There are some major problems in the residential leasehold property market. They range from the simply inexcusable (e.g. the doubling ground rents that continue for the whole term of the lease), to the unintended legislative loophole (e.g. the long lease as an assured (shorthold) tenancy problem), through to a broader debate about what “ownership” and, in particular “home ownership” means in the popular imagination as against the property law concept of a leasehold estate.
The Competition and Markets Authority has been looking at the regulatory and market based flaws in leasehold property and has just published an “updated report” which, in effect, amounts to interim findings and an outline of the direction of travel. It’s only 30 pages long so well worth a read if this is your area of interest and you can find it here.
(a) on ground rent, the CMA does not really understand the purpose of ground rent in modern leases and considers that ground rent clauses are often hard to understand so that consumers may not know what they are agreeing to pay. This problem is not necessarily solved by linking increases to RPI. Likewise, and for obvious reasons, ground rents which turn the long lease into an assured (shorthold) tenancy are a major concern. The CMA supports proposals to abolish ground rents on a prospective basis and is preparing to take enforcement action in respect of existing leases.
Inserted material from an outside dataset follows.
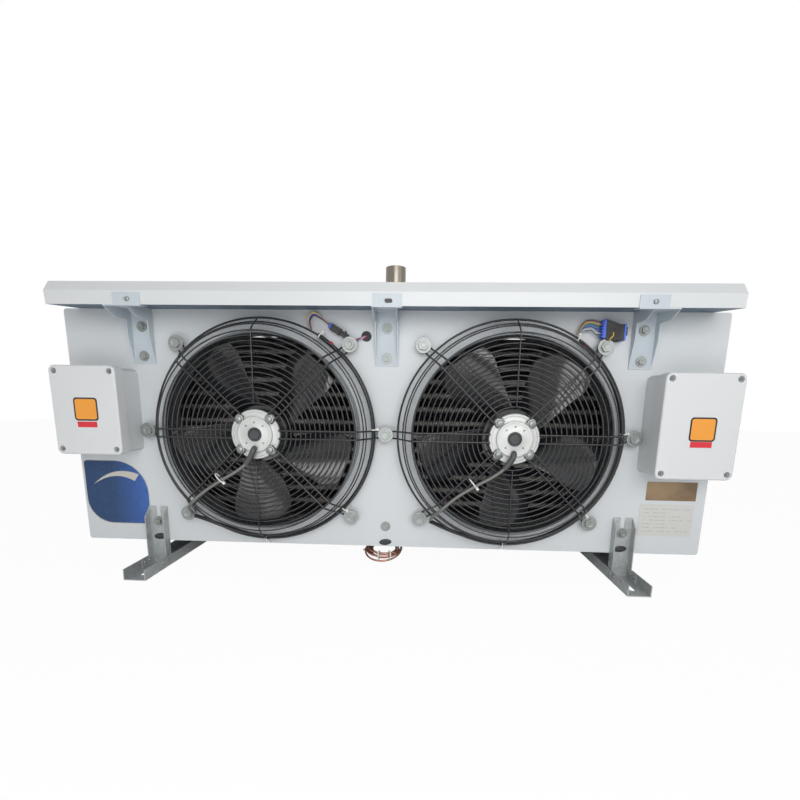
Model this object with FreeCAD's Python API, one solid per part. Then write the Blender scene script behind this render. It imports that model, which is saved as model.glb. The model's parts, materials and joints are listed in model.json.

- I struggle slightly with this. The CMA does not seem to have recognised that whilst ground rents are not necessary, they have existed for quite a considerable time and, in particular, have proved a particularly important source of income for pension funds (both public and private sector). Now, that is not (I accept) a reason to keep them forever. But the implications for the whole economy need to be considered before we make significant changes to *existing* ground rents (not to mention the A1/P1 implications). I have no problem (and would wholeheartedly support), solving the assured tenancy problem. The CMA correctly notes that there are two possible solutions. Either amend the HA 1988 so that a lease for a term of more than 21 years cannot be an assured tenancy (because I want to prevent long leases from ever falling within the 1988 Act), or amend the mandaory grounds in Sch.2.
(b) The sales practices of new build developers are a source of concern. Purchasers are pressured to complete within a short period of time. They are often not told critical information (such as tenure!) until late in the process. They are given incorrect information about ground rent and future enfranchisement costs.
- This comes back to a bugbear of mine. I’ve long thought people should be given a basic legal education in school so they have some idea of the rules that govern them in adult life. It’d include a basic guide to the powers of the police and criminal law; to contract law (a case-study on a mobile phone contract, for example) and the main differences between freehold and leasehold property. But, more practically, if the CMA has evidence of misselling then they should go after individuals responsible with the full power of their office.
(c) Permission fees and service charges are often very high. The proposals here seem a bit less developed. The CMA will publish guides and fact sheets to assist consumers, but it also proposes some sort of new (quick) redress scheme and invoking a right to self-help.
- The FTT(PC) already provides that redress scheme. I agree that there is scope for reform of the FTT (both procedurally and in terms of substantive law), indeed, the FTT itself has been active in indentifying areas of reform (e.g. the “dual hatting” powers). But a self-help provision makes me nervous. You’d need primary legislation – and *very* carefully written legislation at that – to protect against forfeiture in such cases.
(d) The checks and balances that one would expect to find in a properly regulated market are absent. Here, what the CMA means is that it would have expected the directors of the companies involved in this sector to try to push their companies away from such behaviour, if only for reputational reasons. There is also concern about the role of solicitors in this process.
- You expect ethical behaviour from capitalists and companies whose officers have a legal duty to maximise returns (and bonus based personal incentives to prioritise short term retuns)? Ok boomer. Secondly, (and, in fairness, as the CMA accepts), solicitors don’t usually get instructed to do anything other than the mechanics of the conveyance. These are major issues that the CMA has identified, but they need major reforms to company law and the role of solicitors (which would hugely increase conveyancing costs).
Finally, I confess that I am struggling to keep on top of all the reform proposals and their progress (or lack thereof). The Law Commission is still working on reform proposals for enfranchisement, right to manage and commonhold. The CLG Select Committee has published a report which, as yet, does not seem to have prompted the government into action. We have had government policy announcements on reforms to limit new leasehold houses, restrict ground rents and reform rentcharges (in simple, but inaccurate terms, freehold service charges). The Welsh Government is doing its own work in these areas. The main high street banks have changed their lending terms so as to try to inhibit new (high) ground rents in new leases. It’s all a bit disperate at the moment. The case for reform is overwhelming. But what matters is the detail, nature and specifics of the reform. On that, we all just need the government to publish some draft legislation.